**Work to be completed**:
The data must be written out once more, precisely as given.

**Recorded data**:
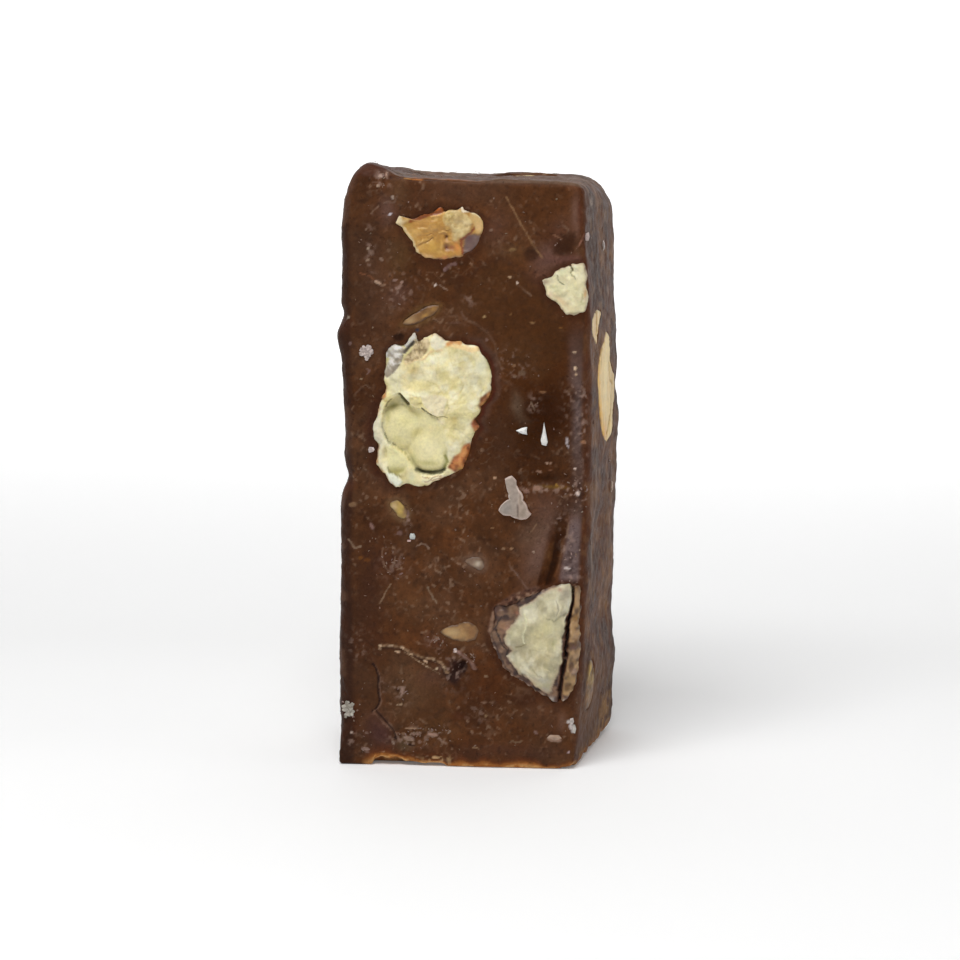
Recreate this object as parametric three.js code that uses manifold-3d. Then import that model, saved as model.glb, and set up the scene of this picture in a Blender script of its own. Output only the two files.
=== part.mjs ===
// A piece of chocolate nougat with whole nuts in it, cut from a bar and standing on its end.
// Millimetres, +Z up. The cut face that shows most looks along -Y, the origin is in the middle
// of the base. The right side flares out towards the back, so it shows from the front as well.

import * as THREE from "three";
import { mergeVertices } from "three/addons/utils/BufferGeometryUtils.js";
import Module from "manifold-3d";

const wasm = await Module();
wasm.setup();

// The block.
const HEIGHT = 75;
const TOP_FALL = 0.035; // the top drops this much for each millimetre to the right
const HALF_DEPTH = 11;
const LEFT_FOOT = 17.3; // left side at the base, in -x
const LEFT_LEAN = 0.8; // the left side leans in by this much up to the top
const SHOULDER = { from: 69, reach: 7.2, lean: 1.75 }; // and more where its top rounds in
const RIGHT_FOOT = 12.9; // front right edge at the base, in x
const RIGHT_LEAN = 0.9;
const RIGHT_BOW = 1.35; // the front right edge bows out half way up
const RIGHT_BACK = 17.1; // back right edge, in x
const HUMP = { x: -13.4, y: -8, height: 1.45, across: 3.2, along: 8 };

// Radii of the block's edges.
const EDGE = { base: 0.4, front: 0.9, back: 1.3, frontLeft: 2.2, bevel: 1.9, crownLeft: 2 };
const CORNER = { base: 0.5, topLeft: 1.6, topRightFront: 1.2, topRightBack: 5 };

// How nuts and crumbs sit in the block.
const GAP = 0.3; // between a nut and the nougat round it
const PROUD = 0.2; // a cut nut stands this far out of the nougat
const OUTLINE_STEPS = 22;
const DOME_STEPS = 3;

// The mesh: every edge of the block is a fan of rays, and between the fans lie even steps.
const ANCHOR = 4; // the rays start this deep under the surface
const RAY = 9;
const FAN = [1, 0.86, 0.55];
const STEPS = { x: 13, y: 7, z: 26 };

const mix = (a, b, t) => a + (b - a) * t;
const bump = (distance, reach) => Math.exp(-((distance / reach) ** 2));
const spot = (u, v, cu, cv, ru, rv) => bump(Math.hypot((u - cu) / ru, (v - cv) / rv), 1);

function smooth(from, to, value) {
  const t = Math.min(Math.max((value - from) / (to - from), 0), 1);
  return t * t * (3 - 2 * t);
}

// A soft swell of the surface, the same each time, with its own phase on each face.
function swell(u, v, phase) {
  const broad = Math.sin(0.21 * u + 0.13 * v + phase) * Math.sin(0.17 * v - 0.11 * u + 2 * phase);
  const fine = Math.sin(0.53 * u - 0.37 * v + 3 * phase) * Math.sin(0.61 * v + 0.29 * u + phase);
  return 0.65 * broad + 0.35 * fine;
}

// How near a point is to a bent line: 1 on the line and 0 well beyond its reach.
function stroke(u, v, line, reach) {
  let nearest = Infinity;
  for (let k = 1; k < line.length; k += 1) {
    const [au, av] = line[k - 1];
    const [bu, bv] = line[k];
    const along = ((u - au) * (bu - au) + (v - av) * (bv - av)) / ((bu - au) ** 2 + (bv - av) ** 2);
    const t = Math.min(Math.max(along, 0), 1);
    nearest = Math.min(nearest, Math.hypot(u - mix(au, bu, t), v - mix(av, bv, t)));
  }
  return bump(nearest, reach);
}

const GROOVE = [[12.1, 33], [11.1, 31], [10.2, 27], [9.5, 24]];
const RIDGE = [[-11.6, 15.6], [-9.3, 15.5], [-7.8, 15], [-6.1, 14.2], [-4.6, 13.4]];
const PIT = [-2.2, 13.2];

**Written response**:
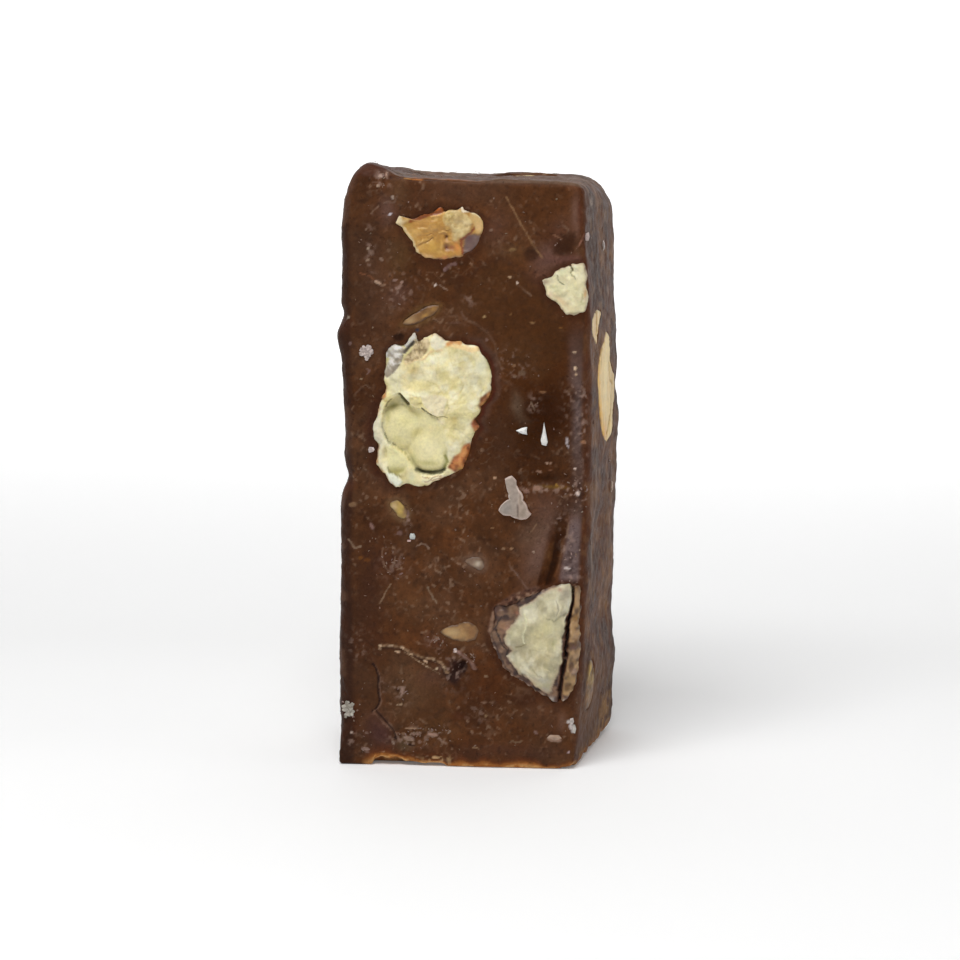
Recreate this object as parametric three.js code that uses manifold-3d. Then import that model, saved as model.glb, and set up the scene of this picture in a Blender script of its own. Output only the two files.
=== part.mjs ===
// A piece of chocolate nougat with whole nuts in it, cut from a bar and standing on its end.
// Millimetres, +Z up. The cut face that shows most looks along -Y, the origin is in the middle
// of the base. The right side flares out towards the back, so it shows from the front as well.

import * as THREE from "three";
import { mergeVertices } from "three/addons/utils/BufferGeometryUtils.js";
import Module from "manifold-3d";

const wasm = await Module();
wasm.setup();

// The block.
const HEIGHT = 75;
const TOP_FALL = 0.035; // the top drops this much for each millimetre to the right
const HALF_DEPTH = 11;
const LEFT_FOOT = 17.3; // left side at the base, in -x
const LEFT_LEAN = 0.8; // the left side leans in by this much up to the top
const SHOULDER = { from: 69, reach: 7.2, lean: 1.75 }; // and more where its top rounds in
const RIGHT_FOOT = 12.9; // front right edge at the base, in x
const RIGHT_LEAN = 0.9;
const RIGHT_BOW = 1.35; // the front right edge bows out half way up
const RIGHT_BACK = 17.1; // back right edge, in x
const HUMP = { x: -13.4, y: -8, height: 1.45, across: 3.2, along: 8 };

// Radii of the block's edges.
const EDGE = { base: 0.4, front: 0.9, back: 1.3, frontLeft: 2.2, bevel: 1.9, crownLeft: 2 };
const CORNER = { base: 0.5, topLeft: 1.6, topRightFront: 1.2, topRightBack: 5 };

// How nuts and crumbs sit in the block.
const GAP = 0.3; // between a nut and the nougat round it
const PROUD = 0.2; // a cut nut stands this far out of the nougat
const OUTLINE_STEPS = 22;
const DOME_STEPS = 3;

// The mesh: every edge of the block is a fan of rays, and between the fans lie even steps.
const ANCHOR = 4; // the rays start this deep under the surface
const RAY = 9;
const FAN = [1, 0.86, 0.55];
const STEPS = { x: 13, y: 7, z: 26 };

const mix = (a, b, t) => a + (b - a) * t;
const bump = (distance, reach) => Math.exp(-((distance / reach) ** 2));
const spot = (u, v, cu, cv, ru, rv) => bump(Math.hypot((u - cu) / ru, (v - cv) / rv), 1);

function smooth(from, to, value) {
  const t = Math.min(Math.max((value - from) / (to - from), 0), 1);
  return t * t * (3 - 2 * t);
}

// A soft swell of the surface, the same each time, with its own phase on each face.
function swell(u, v, phase) {
  const broad = Math.sin(0.21 * u + 0.13 * v + phase) * Math.sin(0.17 * v - 0.11 * u + 2 * phase);
  const fine = Math.sin(0.53 * u - 0.37 * v + 3 * phase) * Math.sin(0.61 * v + 0.29 * u + phase);
  return 0.65 * broad + 0.35 * fine;
}

// How near a point is to a bent line: 1 on the line and 0 well beyond its reach.
function stroke(u, v, line, reach) {
  let nearest = Infinity;
  for (let k = 1; k < line.length; k += 1) {
    const [au, av] = line[k - 1];
    const [bu, bv] = line[k];
    const along = ((u - au) * (bu - au) + (v - av) * (bv - av)) / ((bu - au) ** 2 + (bv - av) ** 2);
    const t = Math.min(Math.max(along, 0), 1);
    nearest = Math.min(nearest, Math.hypot(u - mix(au, bu, t), v - mix(av, bv, t)));
  }
  return bump(nearest, reach);
}

const GROOVE = [[12.1, 33], [11.1, 31], [10.2, 27], [9.5, 24]];
const RIDGE = [[-11.6, 15.6], [-9.3, 15.5], [-7.8, 15], [-6.1, 14.2], [-4.6, 13.4]];
const PIT = [-2.2, 13.2];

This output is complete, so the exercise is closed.